MATERIAL SHOWN –
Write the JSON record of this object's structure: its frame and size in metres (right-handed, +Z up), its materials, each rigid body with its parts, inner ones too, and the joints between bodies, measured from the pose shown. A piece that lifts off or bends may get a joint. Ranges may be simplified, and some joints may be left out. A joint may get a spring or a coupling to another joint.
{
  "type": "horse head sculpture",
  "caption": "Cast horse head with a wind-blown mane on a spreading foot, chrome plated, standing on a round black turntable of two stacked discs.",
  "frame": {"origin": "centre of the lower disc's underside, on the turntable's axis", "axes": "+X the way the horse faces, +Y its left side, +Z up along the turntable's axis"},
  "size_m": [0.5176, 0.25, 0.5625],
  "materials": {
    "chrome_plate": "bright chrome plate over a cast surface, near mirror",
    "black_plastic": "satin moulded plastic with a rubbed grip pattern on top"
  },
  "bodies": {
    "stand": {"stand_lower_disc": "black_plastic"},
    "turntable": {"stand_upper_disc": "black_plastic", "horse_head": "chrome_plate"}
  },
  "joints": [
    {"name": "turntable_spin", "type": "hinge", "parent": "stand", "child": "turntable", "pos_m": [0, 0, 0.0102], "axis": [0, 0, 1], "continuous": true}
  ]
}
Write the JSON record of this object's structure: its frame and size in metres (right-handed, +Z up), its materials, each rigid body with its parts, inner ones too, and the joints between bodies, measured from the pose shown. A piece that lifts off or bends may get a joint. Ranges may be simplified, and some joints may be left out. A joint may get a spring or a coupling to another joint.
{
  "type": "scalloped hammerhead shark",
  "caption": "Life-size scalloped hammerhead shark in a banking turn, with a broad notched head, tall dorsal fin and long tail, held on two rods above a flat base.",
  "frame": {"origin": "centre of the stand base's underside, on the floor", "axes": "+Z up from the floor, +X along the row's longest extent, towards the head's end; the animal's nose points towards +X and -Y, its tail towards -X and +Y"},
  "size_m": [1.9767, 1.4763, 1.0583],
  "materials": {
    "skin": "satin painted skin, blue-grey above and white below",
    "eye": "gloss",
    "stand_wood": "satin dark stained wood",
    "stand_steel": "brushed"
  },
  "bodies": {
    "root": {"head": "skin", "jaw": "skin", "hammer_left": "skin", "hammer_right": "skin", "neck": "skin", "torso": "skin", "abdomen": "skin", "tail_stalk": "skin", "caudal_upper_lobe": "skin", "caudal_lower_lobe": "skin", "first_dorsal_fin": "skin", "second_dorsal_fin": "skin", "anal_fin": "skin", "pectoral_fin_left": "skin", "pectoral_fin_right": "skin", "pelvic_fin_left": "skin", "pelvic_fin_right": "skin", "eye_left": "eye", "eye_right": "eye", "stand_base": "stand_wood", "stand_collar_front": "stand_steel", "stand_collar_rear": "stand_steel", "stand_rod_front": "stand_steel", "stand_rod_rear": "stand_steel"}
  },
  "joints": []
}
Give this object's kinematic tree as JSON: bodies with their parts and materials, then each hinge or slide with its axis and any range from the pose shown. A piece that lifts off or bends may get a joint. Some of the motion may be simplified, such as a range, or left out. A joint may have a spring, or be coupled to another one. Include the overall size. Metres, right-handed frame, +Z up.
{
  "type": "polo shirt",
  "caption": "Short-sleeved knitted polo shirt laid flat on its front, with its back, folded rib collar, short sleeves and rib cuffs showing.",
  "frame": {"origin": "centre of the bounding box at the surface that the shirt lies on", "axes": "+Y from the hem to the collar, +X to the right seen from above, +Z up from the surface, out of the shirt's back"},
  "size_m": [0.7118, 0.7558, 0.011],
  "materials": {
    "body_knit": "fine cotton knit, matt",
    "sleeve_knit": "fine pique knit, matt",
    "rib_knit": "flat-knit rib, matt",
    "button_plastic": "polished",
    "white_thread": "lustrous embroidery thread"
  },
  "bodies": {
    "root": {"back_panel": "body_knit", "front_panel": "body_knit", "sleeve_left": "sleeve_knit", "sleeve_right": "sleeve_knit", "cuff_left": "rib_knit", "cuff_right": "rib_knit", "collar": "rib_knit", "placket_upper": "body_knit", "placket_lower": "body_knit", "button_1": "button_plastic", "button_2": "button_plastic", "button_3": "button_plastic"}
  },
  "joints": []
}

OBJECTIVE – Write down the full listing again, exactly.

REPLY –
Write the JSON record of this object's structure: its frame and size in metres (right-handed, +Z up), its materials, each rigid body with its parts, inner ones too, and the joints between bodies, measured from the pose shown. A piece that lifts off or bends may get a joint. Ranges may be simplified, and some joints may be left out. A joint may get a spring or a coupling to another joint.
{
  "type": "horse head sculpture",
  "caption": "Cast horse head with a wind-blown mane on a spreading foot, chrome plated, standing on a round black turntable of two stacked discs.",
  "frame": {"origin": "centre of the lower disc's underside, on the turntable's axis", "axes": "+X the way the horse faces, +Y its left side, +Z up along the turntable's axis"},
  "size_m": [0.5176, 0.25, 0.5625],
  "materials": {
    "chrome_plate": "bright chrome plate over a cast surface, near mirror",
    "black_plastic": "satin moulded plastic with a rubbed grip pattern on top"
  },
  "bodies": {
    "stand": {"stand_lower_disc": "black_plastic"},
    "turntable": {"stand_upper_disc": "black_plastic", "horse_head": "chrome_plate"}
  },
  "joints": [
    {"name": "turntable_spin", "type": "hinge", "parent": "stand", "child": "turntable", "pos_m": [0, 0, 0.0102], "axis": [0, 0, 1], "continuous": true}
  ]
}
Write the JSON record of this object's structure: its frame and size in metres (right-handed, +Z up), its materials, each rigid body with its parts, inner ones too, and the joints between bodies, measured from the pose shown. A piece that lifts off or bends may get a joint. Ranges may be simplified, and some joints may be left out. A joint may get a spring or a coupling to another joint.
{
  "type": "scalloped hammerhead shark",
  "caption": "Life-size scalloped hammerhead shark in a banking turn, with a broad notched head, tall dorsal fin and long tail, held on two rods above a flat base.",
  "frame": {"origin": "centre of the stand base's underside, on the floor", "axes": "+Z up from the floor, +X along the row's longest extent, towards the head's end; the animal's nose points towards +X and -Y, its tail towards -X and +Y"},
  "size_m": [1.9767, 1.4763, 1.0583],
  "materials": {
    "skin": "satin painted skin, blue-grey above and white below",
    "eye": "gloss",
    "stand_wood": "satin dark stained wood",
    "stand_steel": "brushed"
  },
  "bodies": {
    "root": {"head": "skin", "jaw": "skin", "hammer_left": "skin", "hammer_right": "skin", "neck": "skin", "torso": "skin", "abdomen": "skin", "tail_stalk": "skin", "caudal_upper_lobe": "skin", "caudal_lower_lobe": "skin", "first_dorsal_fin": "skin", "second_dorsal_fin": "skin", "anal_fin": "skin", "pectoral_fin_left": "skin", "pectoral_fin_right": "skin", "pelvic_fin_left": "skin", "pelvic_fin_right": "skin", "eye_left": "eye", "eye_right": "eye", "stand_base": "stand_wood", "stand_collar_front": "stand_steel", "stand_collar_rear": "stand_steel", "stand_rod_front": "stand_steel", "stand_rod_rear": "stand_steel"}
  },
  "joints": []
}
Give this object's kinematic tree as JSON: bodies with their parts and materials, then each hinge or slide with its axis and any range from the pose shown. A piece that lifts off or bends may get a joint. Some of the motion may be simplified, such as a range, or left out. A joint may have a spring, or be coupled to another one. Include the overall size. Metres, right-handed frame, +Z up.
{
  "type": "polo shirt",
  "caption": "Short-sleeved knitted polo shirt laid flat on its front, with its back, folded rib collar, short sleeves and rib cuffs showing.",
  "frame": {"origin": "centre of the bounding box at the surface that the shirt lies on", "axes": "+Y from the hem to the collar, +X to the right seen from above, +Z up from the surface, out of the shirt's back"},
  "size_m": [0.7118, 0.7558, 0.011],
  "materials": {
    "body_knit": "fine cotton knit, matt",
    "sleeve_knit": "fine pique knit, matt",
    "rib_knit": "flat-knit rib, matt",
    "button_plastic": "polished",
    "white_thread": "lustrous embroidery thread"
  },
  "bodies": {
    "root": {"back_panel": "body_knit", "front_panel": "body_knit", "sleeve_left": "sleeve_knit", "sleeve_right": "sleeve_knit", "cuff_left": "rib_knit", "cuff_right": "rib_knit", "collar": "rib_knit", "placket_upper": "body_knit", "placket_lower": "body_knit", "button_1": "button_plastic", "button_2": "button_plastic", "button_3": "button_plastic"}
  },
  "joints": []
}